**What to work on**
Nothing in the records may be left out or altered; reproduce them all exactly.

JSON records of objects

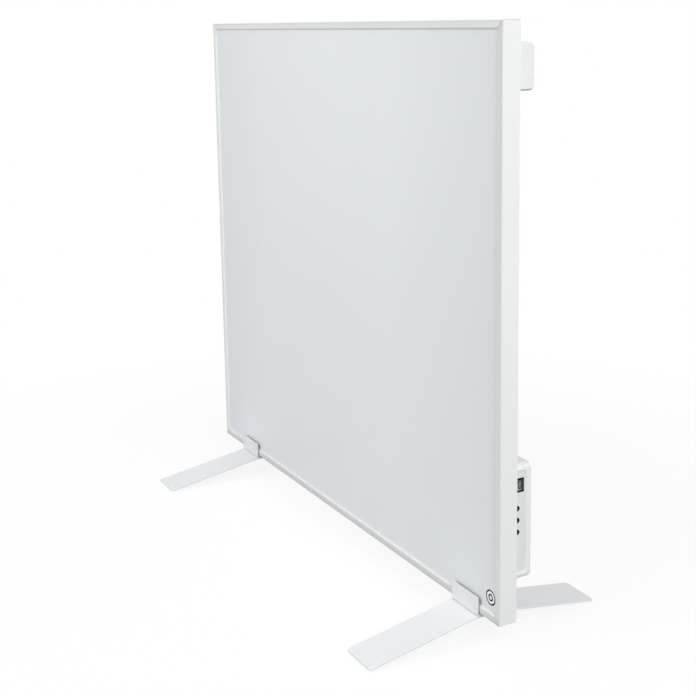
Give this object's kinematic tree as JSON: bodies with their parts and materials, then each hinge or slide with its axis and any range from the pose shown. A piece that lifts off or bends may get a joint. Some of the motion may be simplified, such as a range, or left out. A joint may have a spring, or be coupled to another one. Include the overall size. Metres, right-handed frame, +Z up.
{
  "type": "infrared panel heater",
  "caption": "Slim framed infrared panel heater on two arched sheet-metal feet, with wall hangers and a rear control box with display and push buttons.",
  "frame": {"origin": "on the floor, below the middle of the panel", "axes": "+X runs along the panel to the right seen from the front, the radiating face looks towards -Y, +Z is up"},
  "size_m": [0.7, 0.28, 0.6275],
  "materials": {
    "frame_white": "satin",
    "face_white": "satin",
    "back_white": "satin",
    "foot_white": "satin",
    "box_white": "satin",
    "fascia_white": "matt",
    "hanger_white": "satin",
    "display_black": "gloss",
    "button_black": "satin",
    "status_clear": "gloss",
    "component_black": "matt",
    "terminal_grey": "matt",
    "board_green": "satin",
    "gland_grey": "satin",
    "rubber_grey": "matt",
    "rubber_black": "matt",
    "carbon_film": "matt",
    "copper": "satin",
    "foil": "gloss",
    "insulation": "matt",
    "raw_aluminium": "satin",
    "steel": "satin"
  },
  "bodies": {
    "heater": {"back_panel": "back_white", "back_panel_screws": "steel", "board_screws": "steel", "box_base": "box_white", "box_base_screws": "steel", "box_cover": "box_white", "box_cover_screws": "steel", "busbar_left": "copper", "busbar_right": "copper", "cable_gland": "gland_grey", "capacitor": "component_black", "control_board": "board_green", "control_fascia": "fascia_white", "corner_key_bottom_left": "raw_aluminium", "corner_key_bottom_right": "raw_aluminium", "corner_key_top_left": "raw_aluminium", "corner_key_top_right": "raw_aluminium", "display_module": "component_black", "display_window": "display_black", "film_lead_left": "rubber_black", "film_lead_right": "rubber_black", "foot_leg_left": "foot_white", "foot_leg_right": "foot_white", "foot_pad_left_front": "rubber_black", "foot_pad_left_rear": "rubber_black", "foot_pad_right_front": "rubber_black", "foot_pad_right_rear": "rubber_black", "foot_saddle_left": "foot_white", "foot_saddle_right": "foot_white", "foot_screws": "steel", "frame_bottom": "frame_white", "frame_left": "frame_white", "frame_right": "frame_white", "frame_top": "frame_white", "front_panel": "face_white", "gland_nut": "gland_grey", "hanger_left": "hanger_white", "hanger_right": "hanger_white", "hanger_screws": "steel", "heating_film": "carbon_film", "infrared_receiver": "component_black", "insulation_board": "insulation", "key_switch_minus": "component_black", "key_switch_plus": "component_black", "key_switch_power": "component_black", "lead_grommet": "rubber_black", "nut_plates": "steel", "power_board": "board_green", "reflector_foil": "foil", "relay": "component_black", "saddle_liner_left": "rubber_grey", "saddle_liner_right": "rubber_grey", "status_light": "status_clear", "temperature_sensor": "component_black", "terminal_block": "terminal_grey", "thermal_cutout": "component_black", "transformer": "component_black"},
    "power_button": {"button_power": "button_black"},
    "plus_button": {"button_plus": "button_black"},
    "minus_button": {"button_minus": "button_black"}
  },
  "joints": [
    {"name": "power_button_press", "type": "slide", "parent": "heater", "child": "power_button", "axis": [-1, 0, 0], "range_m": [0, 0.0008], "stiffness_N_per_m": 1500, "springref_m": -0.0004},
    {"name": "plus_button_press", "type": "slide", "parent": "heater", "child": "plus_button", "axis": [-1, 0, 0], "range_m": [0, 0.0008], "stiffness_N_per_m": 1500, "springref_m": -0.0004},
    {"name": "minus_button_press", "type": "slide", "parent": "heater", "child": "minus_button", "axis": [-1, 0, 0], "range_m": [0, 0.0008], "stiffness_N_per_m": 1500, "springref_m": -0.0004}
  ]
}
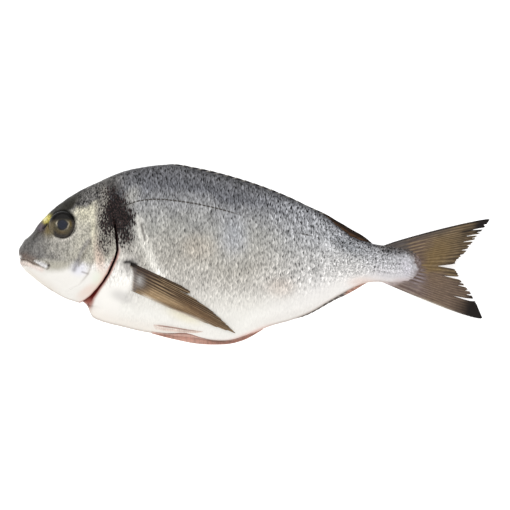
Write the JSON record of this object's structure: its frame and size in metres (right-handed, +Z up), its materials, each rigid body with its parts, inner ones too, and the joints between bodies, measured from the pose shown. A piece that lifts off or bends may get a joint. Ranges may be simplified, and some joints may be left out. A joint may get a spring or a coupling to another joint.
{
  "type": "whole raw fish",
  "caption": "Whole raw sea bream lying on its side, with a deep silver body, an open gill slit, folded fins and a forked tail, for fish counters, kitchens and tables.",
  "frame": {"origin": "on the surface that the fish lies on, under the middle of its bounding box", "axes": "+X from the snout to the tail, +Y from the belly to the back, +Z up, out of the left flank"},
  "size_m": [0.32, 0.1216, 0.0433],
  "materials": {
    "skin": "wet silver-grey scaled skin, white on the belly, brown on the fins",
    "eye": "wet and clear over a dark iris"
  },
  "bodies": {
    "root": {"fish": "skin", "eye_left": "eye", "eye_right": "eye"}
  },
  "joints": []
}
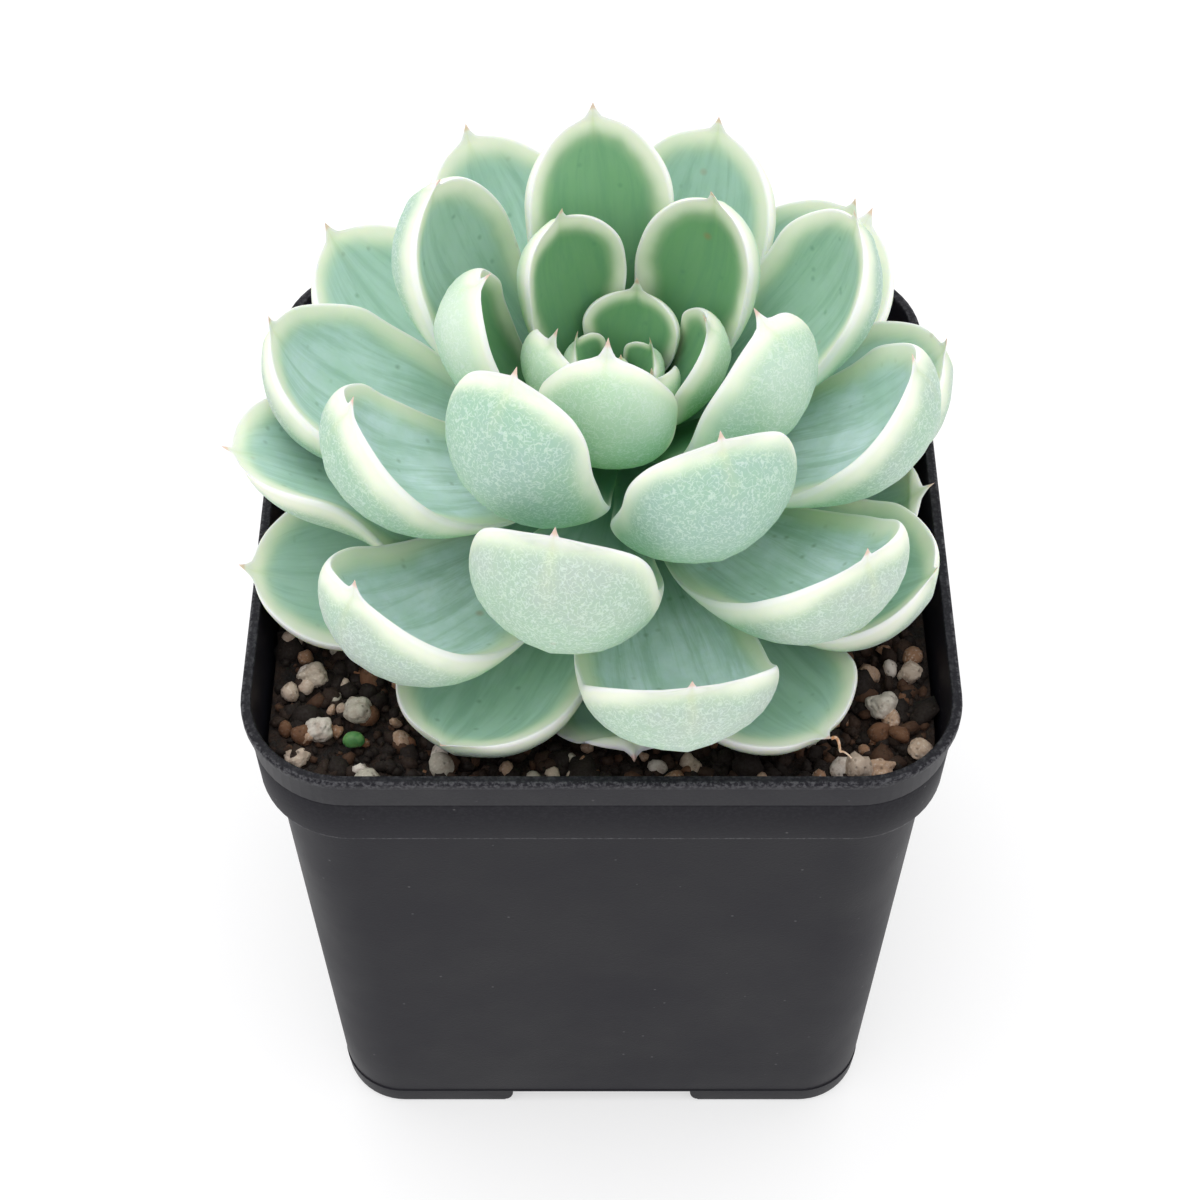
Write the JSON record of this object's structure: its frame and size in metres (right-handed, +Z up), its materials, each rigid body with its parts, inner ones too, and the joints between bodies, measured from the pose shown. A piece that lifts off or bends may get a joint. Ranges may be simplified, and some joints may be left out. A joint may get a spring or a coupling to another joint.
{
  "type": "potted succulent",
  "caption": "Rosette succulent with thick pointed blue-green leaves, growing in gritty soil in a square dark plastic nursery pot.",
  "frame": {"origin": "on the plane the pot stands on, under the middle of the whole object's box", "axes": "+Z up through the pot, +X to the pot's right side and +Y to its back; the pot's sides lie along X and Y"},
  "size_m": [0.0936, 0.0934, 0.144],
  "materials": {
    "pot": "charcoal injection-moulded plastic, finely grained, scuffed paler along the lip",
    "soil": "dark peat crumbs mixed with fine grit",
    "pumice": "rough pumice grains, cream to orange brown",
    "stem": null,
    "young_leaf": null,
    "old_leaf": null
  },
  "bodies": {
    "root": {"bud": "young_leaf", "leaf_05": "young_leaf", "leaf_06": "young_leaf", "leaf_07": "young_leaf", "leaf_08": "young_leaf", "leaf_09": "young_leaf", "leaf_10": "young_leaf", "leaf_11": "young_leaf", "leaf_12": "young_leaf", "leaf_13": "young_leaf", "leaf_14": "young_leaf", "leaf_15": "young_leaf", "leaf_16": "young_leaf", "leaf_17": "old_leaf", "leaf_18": "old_leaf", "leaf_19": "old_leaf", "leaf_20": "old_leaf", "leaf_21": "old_leaf", "leaf_22": "old_leaf", "leaf_23": "old_leaf", "leaf_24": "old_leaf", "leaf_25": "old_leaf", "leaf_26": "old_leaf", "leaf_27": "old_leaf", "leaf_28": "old_leaf", "leaf_29": "old_leaf", "leaf_30": "old_leaf", "leaf_31": "old_leaf", "leaf_32": "old_leaf", "leaf_33": "old_leaf", "leaf_34": "old_leaf", "leaf_35": "old_leaf", "leaf_36": "old_leaf", "leaf_37": "old_leaf", "leaf_38": "old_leaf", "leaf_39": "old_leaf", "leaf_40": "old_leaf", "leaf_41": "old_leaf", "leaf_42": "old_leaf", "leaf_43": "old_leaf", "leaf_44": "old_leaf", "leaf_45": "old_leaf", "leaf_46": "old_leaf", "offset_bud": "young_leaf", "pot": "pot", "soil": "soil", "stem": "stem", "stone_a": "pumice", "stone_b": "pumice", "stone_c": "pumice", "stone_d": "pumice", "stone_e": "pumice", "stone_f": "pumice", "stone_g": "pumice", "stone_h": "pumice"}
  },
  "joints": []
}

**Solution to the exercise**
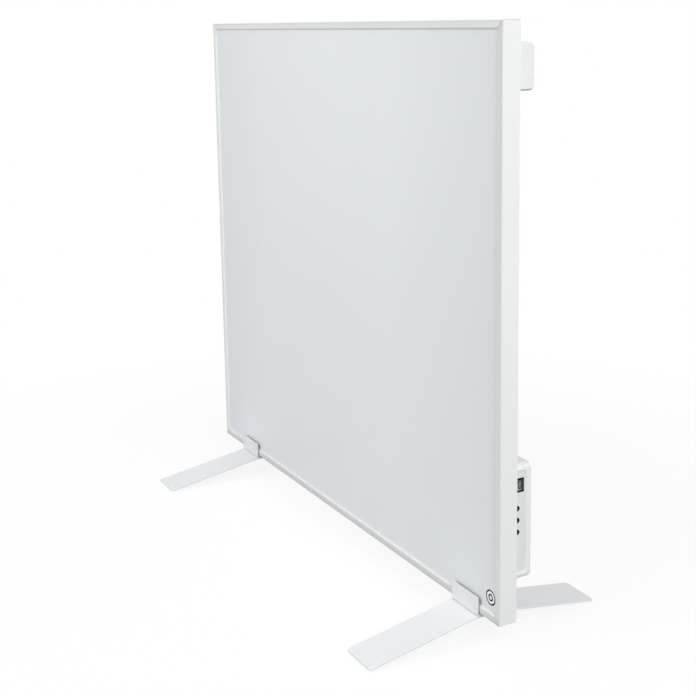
Give this object's kinematic tree as JSON: bodies with their parts and materials, then each hinge or slide with its axis and any range from the pose shown. A piece that lifts off or bends may get a joint. Some of the motion may be simplified, such as a range, or left out. A joint may have a spring, or be coupled to another one. Include the overall size. Metres, right-handed frame, +Z up.
{
  "type": "infrared panel heater",
  "caption": "Slim framed infrared panel heater on two arched sheet-metal feet, with wall hangers and a rear control box with display and push buttons.",
  "frame": {"origin": "on the floor, below the middle of the panel", "axes": "+X runs along the panel to the right seen from the front, the radiating face looks towards -Y, +Z is up"},
  "size_m": [0.7, 0.28, 0.6275],
  "materials": {
    "frame_white": "satin",
    "face_white": "satin",
    "back_white": "satin",
    "foot_white": "satin",
    "box_white": "satin",
    "fascia_white": "matt",
    "hanger_white": "satin",
    "display_black": "gloss",
    "button_black": "satin",
    "status_clear": "gloss",
    "component_black": "matt",
    "terminal_grey": "matt",
    "board_green": "satin",
    "gland_grey": "satin",
    "rubber_grey": "matt",
    "rubber_black": "matt",
    "carbon_film": "matt",
    "copper": "satin",
    "foil": "gloss",
    "insulation": "matt",
    "raw_aluminium": "satin",
    "steel": "satin"
  },
  "bodies": {
    "heater": {"back_panel": "back_white", "back_panel_screws": "steel", "board_screws": "steel", "box_base": "box_white", "box_base_screws": "steel", "box_cover": "box_white", "box_cover_screws": "steel", "busbar_left": "copper", "busbar_right": "copper", "cable_gland": "gland_grey", "capacitor": "component_black", "control_board": "board_green", "control_fascia": "fascia_white", "corner_key_bottom_left": "raw_aluminium", "corner_key_bottom_right": "raw_aluminium", "corner_key_top_left": "raw_aluminium", "corner_key_top_right": "raw_aluminium", "display_module": "component_black", "display_window": "display_black", "film_lead_left": "rubber_black", "film_lead_right": "rubber_black", "foot_leg_left": "foot_white", "foot_leg_right": "foot_white", "foot_pad_left_front": "rubber_black", "foot_pad_left_rear": "rubber_black", "foot_pad_right_front": "rubber_black", "foot_pad_right_rear": "rubber_black", "foot_saddle_left": "foot_white", "foot_saddle_right": "foot_white", "foot_screws": "steel", "frame_bottom": "frame_white", "frame_left": "frame_white", "frame_right": "frame_white", "frame_top": "frame_white", "front_panel": "face_white", "gland_nut": "gland_grey", "hanger_left": "hanger_white", "hanger_right": "hanger_white", "hanger_screws": "steel", "heating_film": "carbon_film", "infrared_receiver": "component_black", "insulation_board": "insulation", "key_switch_minus": "component_black", "key_switch_plus": "component_black", "key_switch_power": "component_black", "lead_grommet": "rubber_black", "nut_plates": "steel", "power_board": "board_green", "reflector_foil": "foil", "relay": "component_black", "saddle_liner_left": "rubber_grey", "saddle_liner_right": "rubber_grey", "status_light": "status_clear", "temperature_sensor": "component_black", "terminal_block": "terminal_grey", "thermal_cutout": "component_black", "transformer": "component_black"},
    "power_button": {"button_power": "button_black"},
    "plus_button": {"button_plus": "button_black"},
    "minus_button": {"button_minus": "button_black"}
  },
  "joints": [
    {"name": "power_button_press", "type": "slide", "parent": "heater", "child": "power_button", "axis": [-1, 0, 0], "range_m": [0, 0.0008], "stiffness_N_per_m": 1500, "springref_m": -0.0004},
    {"name": "plus_button_press", "type": "slide", "parent": "heater", "child": "plus_button", "axis": [-1, 0, 0], "range_m": [0, 0.0008], "stiffness_N_per_m": 1500, "springref_m": -0.0004},
    {"name": "minus_button_press", "type": "slide", "parent": "heater", "child": "minus_button", "axis": [-1, 0, 0], "range_m": [0, 0.0008], "stiffness_N_per_m": 1500, "springref_m": -0.0004}
  ]
}
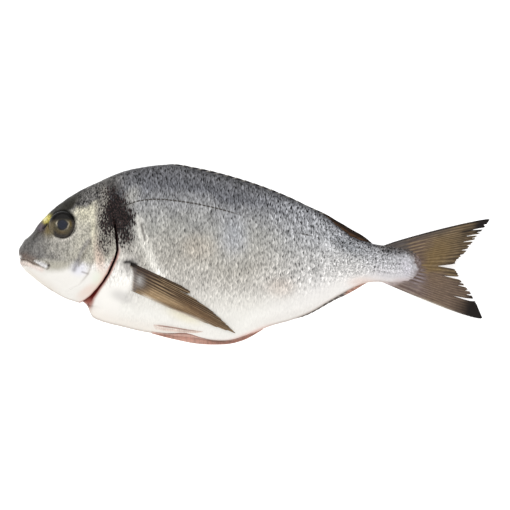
Write the JSON record of this object's structure: its frame and size in metres (right-handed, +Z up), its materials, each rigid body with its parts, inner ones too, and the joints between bodies, measured from the pose shown. A piece that lifts off or bends may get a joint. Ranges may be simplified, and some joints may be left out. A joint may get a spring or a coupling to another joint.
{
  "type": "whole raw fish",
  "caption": "Whole raw sea bream lying on its side, with a deep silver body, an open gill slit, folded fins and a forked tail, for fish counters, kitchens and tables.",
  "frame": {"origin": "on the surface that the fish lies on, under the middle of its bounding box", "axes": "+X from the snout to the tail, +Y from the belly to the back, +Z up, out of the left flank"},
  "size_m": [0.32, 0.1216, 0.0433],
  "materials": {
    "skin": "wet silver-grey scaled skin, white on the belly, brown on the fins",
    "eye": "wet and clear over a dark iris"
  },
  "bodies": {
    "root": {"fish": "skin", "eye_left": "eye", "eye_right": "eye"}
  },
  "joints": []
}
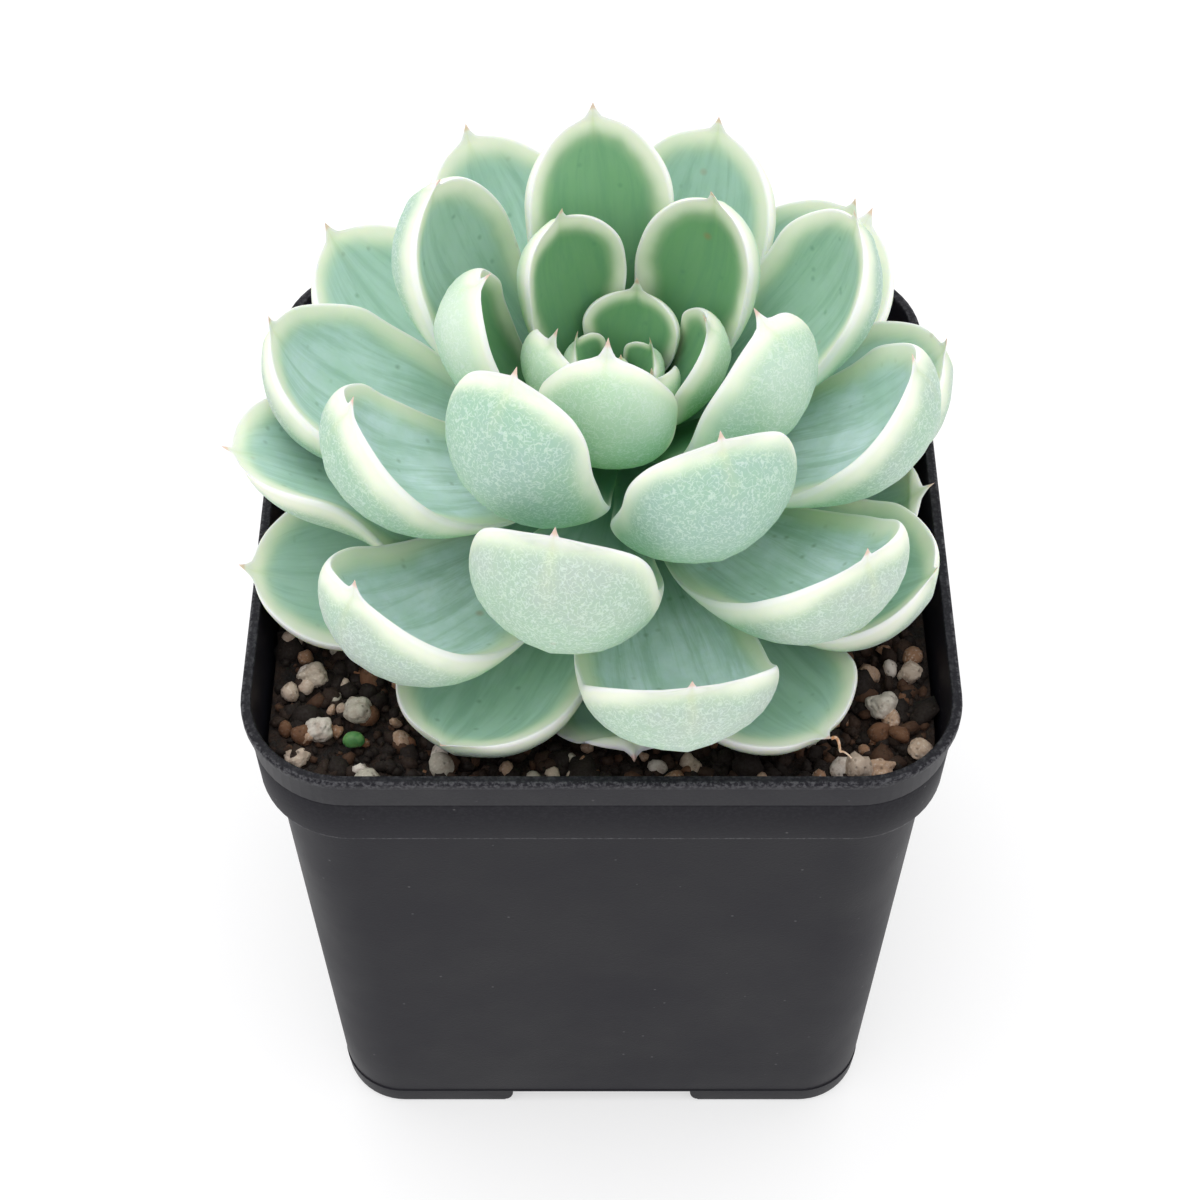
Write the JSON record of this object's structure: its frame and size in metres (right-handed, +Z up), its materials, each rigid body with its parts, inner ones too, and the joints between bodies, measured from the pose shown. A piece that lifts off or bends may get a joint. Ranges may be simplified, and some joints may be left out. A joint may get a spring or a coupling to another joint.
{
  "type": "potted succulent",
  "caption": "Rosette succulent with thick pointed blue-green leaves, growing in gritty soil in a square dark plastic nursery pot.",
  "frame": {"origin": "on the plane the pot stands on, under the middle of the whole object's box", "axes": "+Z up through the pot, +X to the pot's right side and +Y to its back; the pot's sides lie along X and Y"},
  "size_m": [0.0936, 0.0934, 0.144],
  "materials": {
    "pot": "charcoal injection-moulded plastic, finely grained, scuffed paler along the lip",
    "soil": "dark peat crumbs mixed with fine grit",
    "pumice": "rough pumice grains, cream to orange brown",
    "stem": null,
    "young_leaf": null,
    "old_leaf": null
  },
  "bodies": {
    "root": {"bud": "young_leaf", "leaf_05": "young_leaf", "leaf_06": "young_leaf", "leaf_07": "young_leaf", "leaf_08": "young_leaf", "leaf_09": "young_leaf", "leaf_10": "young_leaf", "leaf_11": "young_leaf", "leaf_12": "young_leaf", "leaf_13": "young_leaf", "leaf_14": "young_leaf", "leaf_15": "young_leaf", "leaf_16": "young_leaf", "leaf_17": "old_leaf", "leaf_18": "old_leaf", "leaf_19": "old_leaf", "leaf_20": "old_leaf", "leaf_21": "old_leaf", "leaf_22": "old_leaf", "leaf_23": "old_leaf", "leaf_24": "old_leaf", "leaf_25": "old_leaf", "leaf_26": "old_leaf", "leaf_27": "old_leaf", "leaf_28": "old_leaf", "leaf_29": "old_leaf", "leaf_30": "old_leaf", "leaf_31": "old_leaf", "leaf_32": "old_leaf", "leaf_33": "old_leaf", "leaf_34": "old_leaf", "leaf_35": "old_leaf", "leaf_36": "old_leaf", "leaf_37": "old_leaf", "leaf_38": "old_leaf", "leaf_39": "old_leaf", "leaf_40": "old_leaf", "leaf_41": "old_leaf", "leaf_42": "old_leaf", "leaf_43": "old_leaf", "leaf_44": "old_leaf", "leaf_45": "old_leaf", "leaf_46": "old_leaf", "offset_bud": "young_leaf", "pot": "pot", "soil": "soil", "stem": "stem", "stone_a": "pumice", "stone_b": "pumice", "stone_c": "pumice", "stone_d": "pumice", "stone_e": "pumice", "stone_f": "pumice", "stone_g": "pumice", "stone_h": "pumice"}
  },
  "joints": []
}